Happily for me, the series does at least start with Doctor Doom, roaming around the art gallery which is the "heart" of Castle Doom, looking at artworks which only those worthy enough (i.e. him) are allowed to see. He wanders around monologuing to himself about the virtues of dictatorship, only to be interrupted by a lackey with news of someone in America claiming to be his son. It's not clear whether this person actually is Doom's son or not, although we do get a flashback to Doom sending a child and its mother away from Latveria while he thinks "Doom must not have a son", which suggests he might be. So why does Doom now call him a liar? With our alloted two pages of Doom done for, we get to the main story, which starts with The Beast arriving in Hollywood on holiday. He bounces around the sights and sees some anti-mutant graffiti on a poster for a Dazzler gig. We then see Dazzler herself at a "decadent" Hollywood party, where she's drinking Ginger Ale. As a Certified British Person I always find it extremely weird in American media when drinking booze is something that only villains and alcoholics do, and if started invariably leads to a rapid descent into evil and/or madness.

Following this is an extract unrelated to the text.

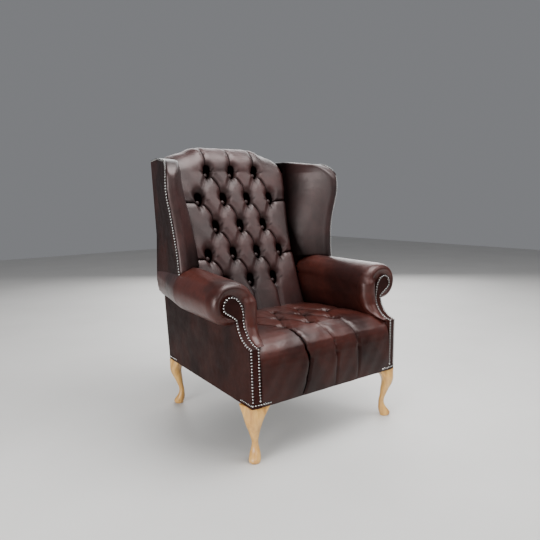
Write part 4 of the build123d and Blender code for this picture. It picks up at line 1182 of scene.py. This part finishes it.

Here Dazzler's heroic nature is shown by her refusal to drink alcohol, and the basic evil of the other characters by their acceptance of it. It does make me wonder though, what is she doing in this den of iniquity in the first place?
Dazzler meets a "fan" who next day introduces her to a "producer". She signs a contract immediately and then over the next few days she and her fan go to various parties where - OH NO - she has a drink of THE DEMON BOOZE. Days pass and she finds that she has very quickly got herself a reputation as... The Queen Of Decadence! She finally gets to a film studio, where she bumps into The Beast, who's on a studio tour with his old pal Wonderman. There's a minor kerfuffle when Beast objects to the way that Dazzler (who he's never met before) is being addressed, and then she leaves as Hugo The Producer stomps off. Hugo turns out to be a Bad Egg who is wanting to cynically use Dazzler for her singing and acting talents - the absolute fiend!
Dazzler gets lost in a back lot, where she realises that her power is operating without her wanting it to. The Beast, meanwhile, has become obsessed with Dazzler and decides to break into the Producer's house to prove he is Up To No Good. Here he meets another mutant and they have a big fight that goes on for ages while, elsewhere, we find Dazzler staggering around with her powers going haywire. We're meant to see Dazzler as an innocent victim of Hollywood Naughtiness and Beast as her saviour, but all the way through this Beast acts like an obsessional weirdo who's decided to "save" her despite the fact he doesn't really know her at all. This feeling is only added to when he strangles somebody to find out where she is. As with "Secret Wars", this sudden insertion of violence feels queasily wrong, like Marvel is trying to catch up with popular "Grim'N'Gritty" stories like "Dark Knight" and "Watchmen" by copying the perceived violence, rather than the storytelling, artwork, or ideas. This is something that would become a theme for the following decade of comics, and it's one of the reasons I'm glad my corpus finishes in 1987!
The issue concludes with Beast arriving at A Weird Old Hotel, where he finds Dazzler glowing uncontrollably on an old mattress. Rather than seek help from Professor X or any of the many other Superpower Experts he knows, Beast grabs hold of her, tells her to stop talking, and says he'll take care of her. And that's that for this issue - the series only came out bi-monthly, so we've got a couple more issues of "Secret Wars" to go before we find out whether Dazzler tells him to get lost and stop being so creepy. I wonder if she will?